Diğer birçok sahâbî gibi o
da, fütuhat sonunda ele geçirilen mal ve mülke rağbet etmeyerek sade bir hayat
sürdü.
Hz. Ömer onun odasının
eşyasız bir keçe, bir kırba, birkaç lokma yiyecekten ibaret olduğunu görünce
ağlamış ve, "Dünya herkesi değiştirdi, yalnız seni
değiştiremedi" demiştir.
Yine Ömer, "Allah'a hamdolsun, müslümanlar içinde böyle insanlar var..."
diye onu övmüştür.
Ebû Ubeyde, bir müslümanın
kendisine iltica eden birini himaye edebileceğini söylemiştir (Ahmed b. Hanbel,
Müsned, I, 195). Aşere-i Mübeşşere* denilen, cennetle müjdelenmiş on kişiden
biri olan Ebû Ubeyde, Rasûlullah ile devamlı birlikte olduğu halde ondan çok az
hadis rivâyet etmiştir.
Orta boylu, zayıf, güzel yüzlü, zekî, merhametli diye anılan bu sahâbî, Şam emiri iken, bütün Şam halkı onun âdil bir yönetici olduğunda ittifak etmiştir.

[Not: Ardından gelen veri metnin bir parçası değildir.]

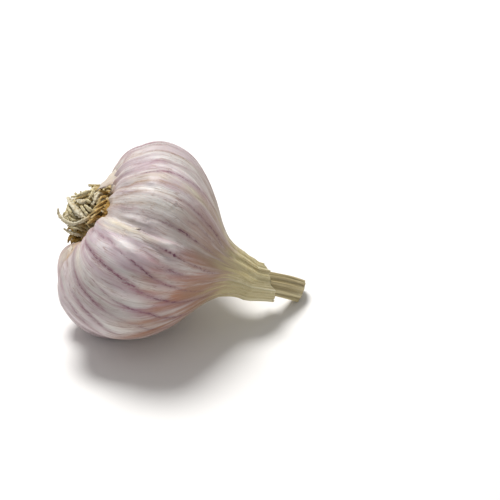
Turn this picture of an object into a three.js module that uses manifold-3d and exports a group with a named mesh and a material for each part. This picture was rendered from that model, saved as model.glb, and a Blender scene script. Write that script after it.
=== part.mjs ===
// A head of garlic lying on its side: the root end points to -X and the dried neck to +X.
// Millimetres, +Z up. The origin is under the middle of its box, on the surface it lies on.
//
// A place on the skin is given by two numbers: `t`, from 0 at the root plate to 1 at the mouth of
// the neck sheath, and `angle`, in degrees round the bulb's axis, 0 on top and 90 toward -Y.
// Other places are given in the bulb's own directions: [along its axis, toward its top, to its front].

import * as THREE from "three";
import { mergeVertices } from "three/addons/utils/BufferGeometryUtils.js";
import Module from "manifold-3d";

const wasm = await Module();
wasm.setup();

// ---- the head's outline and how it lies ----

const neckDip = 22.5; // degrees that the axis falls from the root end to the neck
const axisHeight = 30.3; // where the axis crosses the widest part, over the surface
const headOutline = [
  // [along the axis, radius]
  [-16.7, 10.3],
  [-17.9, 11.8],
  [-19.2, 14.6],
  [-19.4, 18.8],
  [-18.2, 23.2],
  [-15.2, 27.3],
  [-10.2, 30.7],
  [-4.0, 32.0],
  [2.0, 31.1],
  [7.8, 27.6],
  [14.0, 21.6],
  [19.8, 15.0],
  [24.2, 10.2],
  [28.4, 7.3],
  [33.0, 6.1],
  [37.0, 5.6],
];

// Each clove makes a lobe, between the groove where it starts and the next lobe's groove.
// `drawnBack` is how far its shoulder at the root end is drawn back toward the neck.
const lobes = [
  { start: -8, groove: 1.6, drawnBack: 2.2 },
  { start: 42, groove: 3.6, drawnBack: 0.8 },
  { start: 95, groove: 2.0, drawnBack: -0.8 },
  { start: 142, groove: 3.0, drawnBack: 0.2 },
  { start: 179, groove: 3.2, drawnBack: 0.6 },
  { start: 221, groove: 3.4, drawnBack: 1.6 },
  { start: 266, groove: 3.0, drawnBack: 2.6 },
  { start: 311, groove: 3.0, drawnBack: 0.6 },
];
const grooveSharpness = 1.5;

// The cloves are unequal, so the head leans to one side and its root end is askew.
const lean = { by: 3.4, toward: 148 };
const skew = { by: 7, toward: -30 };

// Cloves that stand out of the even lobes, and slack places between them.
const swellings = [
  { at: [0.28, -35], height: 2.1, spread: [0.15, 36] },
  { at: [0.14, -35], height: 0.5, spread: [0.07, 36] },
  { at: [0.76, -35], height: -1.6, spread: [0.09, 36] },
  { at: [0.08, 50], height: -1.8, spread: [0.1, 18] },
  { at: [0.13, 120], height: 2.4, spread: [0.08, 26] },
  { at: [0.45, 154], height: 0.7, spread: [0.07, 22] },
  { at: [0.66, 130], height: 1.4, spread: [0.08, 28] },
];

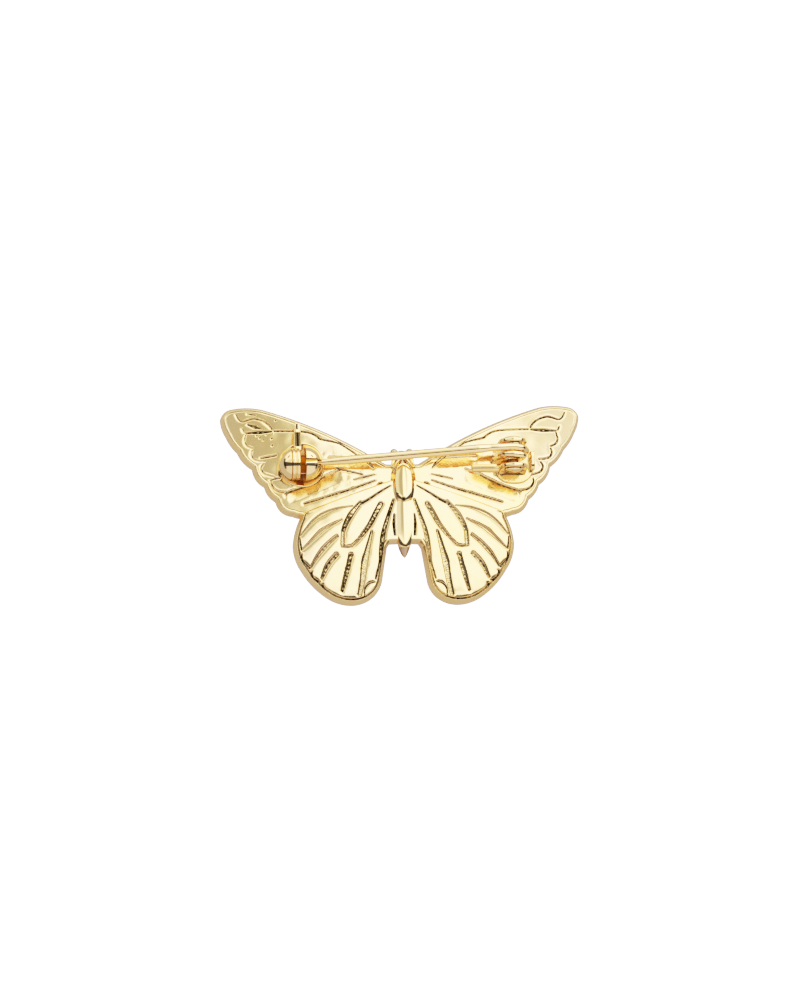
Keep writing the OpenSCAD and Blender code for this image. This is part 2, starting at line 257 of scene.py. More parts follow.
@dataclass
class Shell:
    """Rings of equal length joined one to the next, which make one closed surface.

    Attributes:
        rings: Points in millimetres, rings by points by 3.
        caps: How the first and the last ring are closed.
        masks: Values by attribute name, for each point or to be spread over the points.
    """

    rings: Array
    caps: tuple[Cap, Cap] = (Cap.FAN, Cap.FAN)
    masks: dict[str, Array] = field(default_factory=dict)

    def points(self) -> Array:
        """All points, with the middle of each fanned cap after the rings.

        Returns:
            Points in millimetres.
        """
        rows = [self.rings.reshape(-1, 3)]
        for cap, ring in zip(self.caps, (self.rings[0], self.rings[-1])):
            if cap is Cap.FAN:
                rows.append(ring.mean(axis=0, keepdims=True))
        return np.concatenate(rows)

    def faces(self) -> list[Array]:
        """Quads between the rings, and the triangles or loops of the caps, all turned outwards.

        Returns:
            Arrays of point numbers, each with its own number of corners.
        """
        count, around = self.rings.shape[:2]
        i, j = np.meshgrid(np.arange(count - 1), np.arange(around), indexing="ij")
        k = (j + 1) % around
        low, high = i * around, (i + 1) * around
        groups = [np.stack([low + j, high + j, high + k, low + k], axis=-1).reshape(-1, 4)]
        loop = np.arange(around)
        extra = count * around
        for cap, base, way in zip(self.caps, (0, (count - 1) * around), (1, -1)):
            if cap is Cap.FAN:
                one, other = (loop, (loop + 1) % around)[::way]
                groups.append(np.stack([np.full(around, extra), base + one, base + other], axis=-1))
                extra += 1
            elif cap is Cap.LOOP:
                groups.append((base + loop[::way])[None])
        return [g[:, ::-1] for g in groups] if signed_volume(self.points(), groups) < 0 else groups


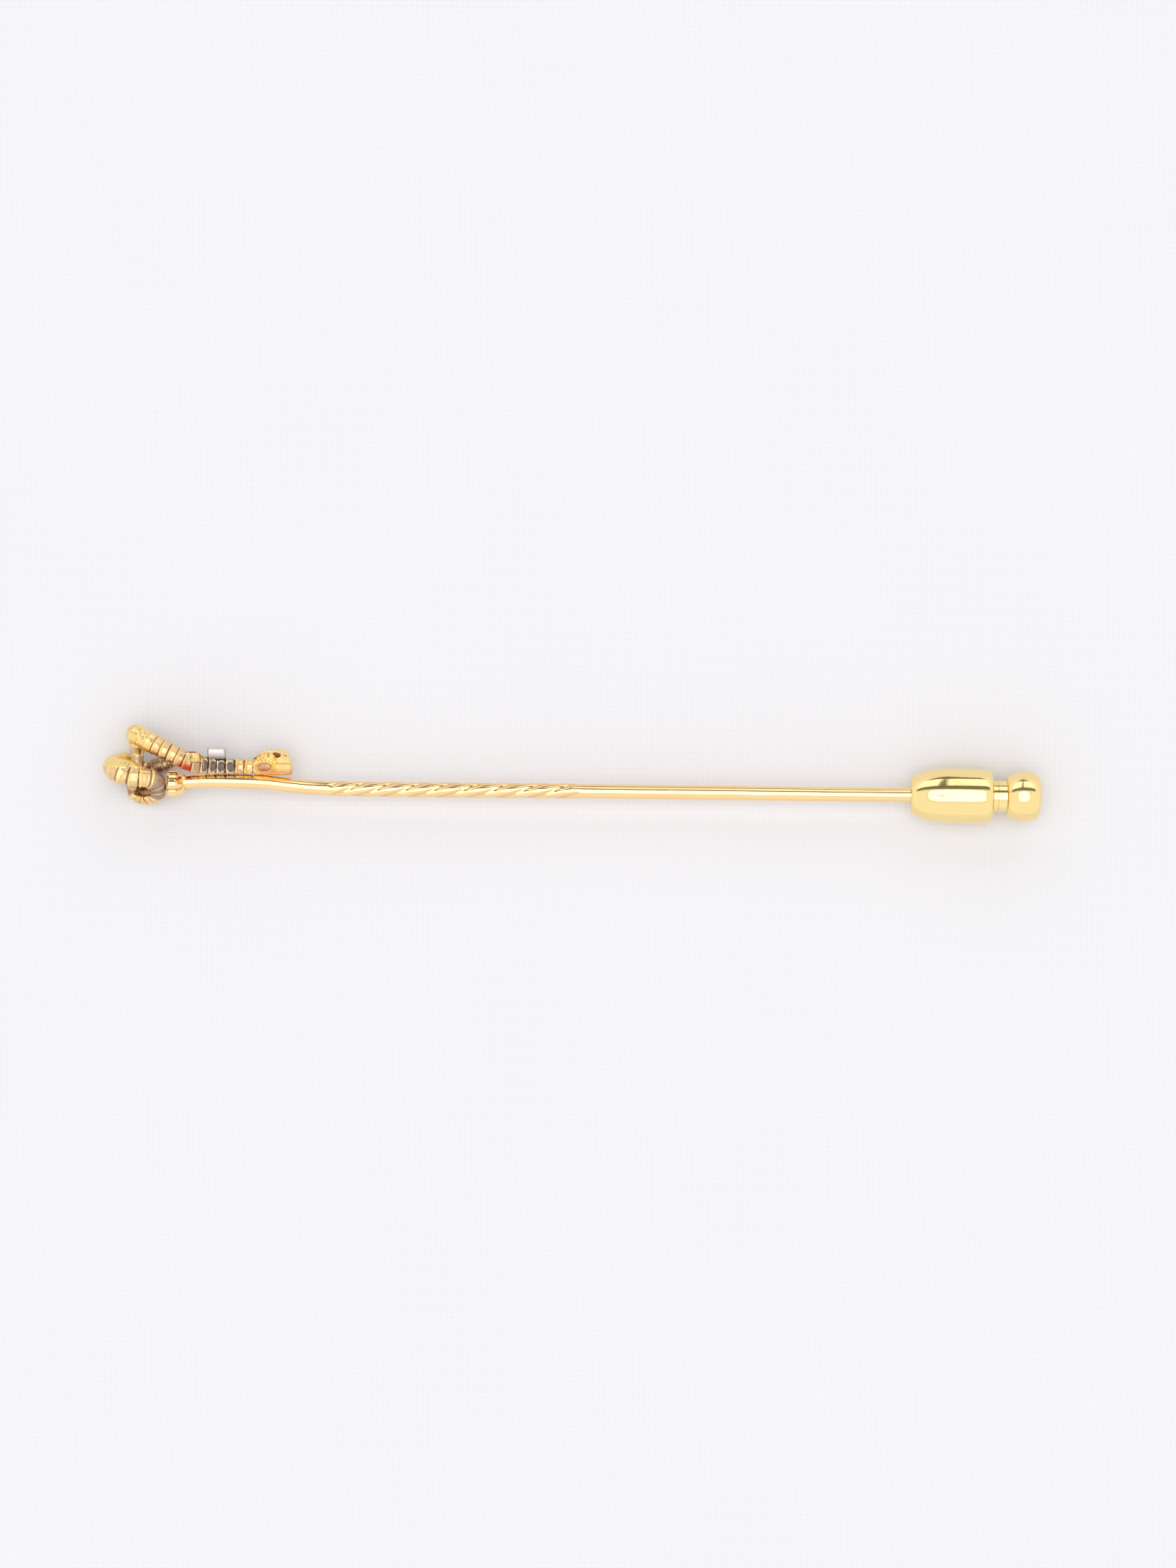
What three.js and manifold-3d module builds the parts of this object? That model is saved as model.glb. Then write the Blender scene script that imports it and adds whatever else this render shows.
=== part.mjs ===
// Stick pin: a coiled snake on a twisted stem, with a spring clutch that guards and grips its point.
// Millimetres. X runs along the stem from the snake to the clutch, Y towards the snake's front, Z up.
// The pin lies on its side, resting on its coil and on the clutch's barrel.
// While it is modelled, x = 0 is the coil's outer edge and y = z = 0 is the stem's own axis.
import * as THREE from "three";
import { mergeVertices } from "three/addons/utils/BufferGeometryUtils.js";
import Module from "manifold-3d";

const wasm = await Module();
wasm.setup();

// ---------------------------------------------------------------- driving dimensions

const OVERALL_LENGTH = 70;

// Clearances
const JOINT_GAP = 0.03; // left between two soldered or set pieces
const NECK_GAP = 0.07; // between neck and head, whose faces aren't quite parallel
const SLIDE_GAP = 0.05; // left round a piece that slides or turns
const TOUCH_GAP = 0.01; // left where two moving pieces bear on each other

// Stem: round wire, bowed towards the snake, fluted and twisted in the middle, pointed at the end
const STEM_DIAMETER = 1.08;
const STEM_BOW = 0.42;
const BOW_FLAT_END = 12; // x where the bow starts to fall
const BOW_END = 16.4; // x where the stem is back on its axis
const TWIST_LENGTH = 19.3;
const TWIST_FLUTES = 4;
const TWIST_TURNS = 2.25;
const FLUTE_DEPTH = 0.09;
const TWIST_FADE = 8; // the flutes reach their depth in this share of the twisted length, 1 in 8
const POINT_LENGTH = 4;
const POINT_DIAMETER = 0.16;
const POINT_GAP = 0.15; // from the point to the knob's blind end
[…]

Onun az hadis rivâyet etmesi,
tıpkı Ebû Bekir, Zübeyr b. el-Avvâm, Abbâs b. Abdülmuttalib gibi birçok büyük
sahâbî -Mukillin- gibi, Rasûlullah'ın mâiyetinde bulunmalarına ve onun
vefâtından sonra yaşamalarına rağmen, hadis rivâyeti hususunda çok titiz, bunun
büyük bir sorumluluk olduğunun bilincinde olduğundan kaynaklanıyordu.
Ebu Ubeyde Rasûlullah'tan
ondört hadis rivâyet etmiştir (Ahmed Naîm, Tecrid-i Sarîh Tercümesi, Mukaddime,
1, 60). Bu Mukillin ashâb, sünnetin birer uygulayıcısı, canlı birer numûnesi
olduklarından, sünneti yaşamaya daha ziyade önem vermişler, sünneti
"anlatma"yı ise başka sahâbîlere bırakmışlârdır.